Watch department leaders share ambitions for the new PhD program.
Learn from expert faculty
Students work with faculty whose expertise in histories of political, religious, and social movements, the legacy of the transatlantic slave trade, colonialism and race, and the centrality of Black cultural traditions and artistic productions. Students gain competency in methodologies and theoretical approaches in African American and African Diaspora Studies that are interdisciplinary, comparative, and transnational. Each student is supported by consultations with the Director of Graduate Studies and the Graduate Education Committee.
Before the end of the third year each student must demonstrate proficiency in the interdisciplinary field of African American and African Diaspora studies by passing written M.Phil. qualifying examinations that are developed and completed with three faculty members.
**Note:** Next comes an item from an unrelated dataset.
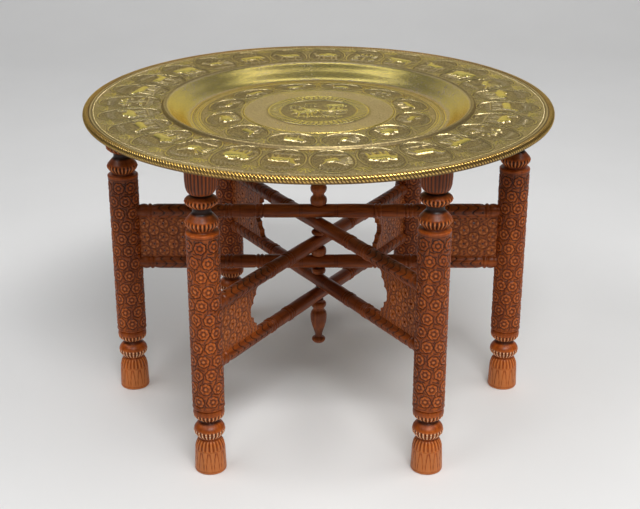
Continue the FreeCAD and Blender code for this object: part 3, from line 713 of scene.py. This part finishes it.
def flutes(angle, count, sharpness):
    """1 along the bottom of each of count grooves round a turning, falling to 0 between them."""
    return np.abs(np.cos(angle * count / 2)) ** sharpness


def leg_cut(shaft_top):
    """The carving on a leg with its shaft ending at shaft_top."""

    def cut(angle, height, radius):
        depth, tone = rosettes(angle, height, SHAFT_BOTTOM + 4.5, shaft_top - 6.5)
        shaft = band(height, SHAFT_BOTTOM, SHAFT_BOTTOM + 1, shaft_top - 1, shaft_top)
        depth, tone = depth * shaft, blend(0.78, tone, shaft)
        # the edges at both ends of the shaft are rubbed pale
        tone += 0.18 * (bump(height, shaft_top - 0.9, 0.9) + 0.4 * bump(height, SHAFT_BOTTOM + 1.6, 0.9))
        # a turned line near each end of the shaft
        for line in (SHAFT_BOTTOM + 3.2, shaft_top - 4.6):
            carve(depth, tone, bump(height, line, 0.5), 0.55, 0.4)
        # ribs round each bead from just above its widest line down to its foot, lightened as a painted
        # highlight, with painted shade on the bead's slope above them
        for low, high in ((shaft_top + 3.4, shaft_top + 14.8), (shaft_top + 31.0, shaft_top + 40.6),
                          (47.2, 58.6), (71.6, 81.0)):
            window = band(height, low - 0.6, low + 0.8, high - 2.0, high + 0.2)
            carve(depth, tone, flutes(angle, 24, 2.4) * window, 1.7, 1.0)
            # painted highlight on the ribs, painted shade on the slope above them
            tone += 0.34 * window - 0.22 * bump(height, high + 3.2, 3.0)
        # the fluted cup
        rim = LEG_TOP / MM - 2.2
        window = band(height, shaft_top + 46.9, shaft_top + 49.4, rim - 1.2, rim)
        carve(depth, tone, flutes(angle, 26, 2.2) * window, 1.0, 0.52)
        tone += 0.06 * window
        # short cuts over the shoulder of the foot, and faint leaves below them
        window = band(height, 31.0, 33.0, 42.6, 43.6)
        carve(depth, tone, flutes(angle, 22, 4) * window, 1.0, 0.40)
        share = np.clip((height - 4) / 26, 0, 1)
        edge = bump(np.abs(np.cos(angle * 6)), 0.35 + 0.6 * share, 0.09)
        carve(depth, tone, edge * band(height, 3.4, 4.6, 28.5, 30.0), 0.55, 0.28)
        for line in (3.4, 30.6, 54.9):
            carve(depth, tone, bump(height, line, 0.45), 0.35, 0.22)
        # painted shade: dark in the necks between the turnings and in the recess at the shaft's top
        shaded_neck = (1 - smooth(radius, 11.5, 14.5)) * (height > 40) * (height < LEG_TOP / MM - 5)
        tone -= 0.5 * shaded_neck + 0.3 * bump(height, shaft_top + 1.4, 1.5)
        # painted shade: darker towards the top, under the tray, and painted light: lighter at the foot
        tone -= 0.13 * smooth(height, shaft_top - 60, shaft_top) - 0.14 * (1 - smooth(height, 40, 90))
        return depth, tone

    return cut


def make_legs(material):
    """All the legs, each turned and carved, standing where the frame has them."""
    columns = 144
    for body, names in LEGS.items():
        for name in names:
            shaft_top = LEG_TOP / MM - CAPITALS.get(name, SHORT_CAPITAL)
            section = resample(leg_section(shaft_top), 0.9)
            points, tone = turned_points(section, columns, leg_cut(shaft_top))
            out = middle_of(name).xy.length / MM
            placed = beside_leg(name, points[..., 0] + out, points[..., 1], points[..., 2])
            piece = new_piece(f"{name}_carved", placed, capped_faces(len(section), columns), tone, 50)
            finish_piece(piece, body, "leg_wood", material, name)


# ---- Rails and panels ----

RAIL_RADIUS = 8.9
RAIL_HALF = 242.0
PANEL_INNER = 149.0
PANEL_APEX = 168.0
PANEL_OUTER = 242.3
PANEL_HALF_THICK = 4.0
HOLE_RADIUS = 1.6
FOILS = 3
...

Each student must also successfully craft a dissertation prospectus with the support of a sponsor and a committee, who will work with the student to also develop dissertation grant proposals.
To be eligible for an MPhil degree students must pass an exam in a language other than English. Every student is encouraged to submit a refereed journal article for publication that demonstrates a high level of methodological competence with strong theoretical and empirical incorporation and make at least one presentation at a professional conference. Each student works closely with their dissertation committee to complete the research, writing, and defense of the dissertation. The department supports student efforts to secure dissertation fellowships, postdoctoral fellowships, tenure-track teaching positions, and other professional opportunities.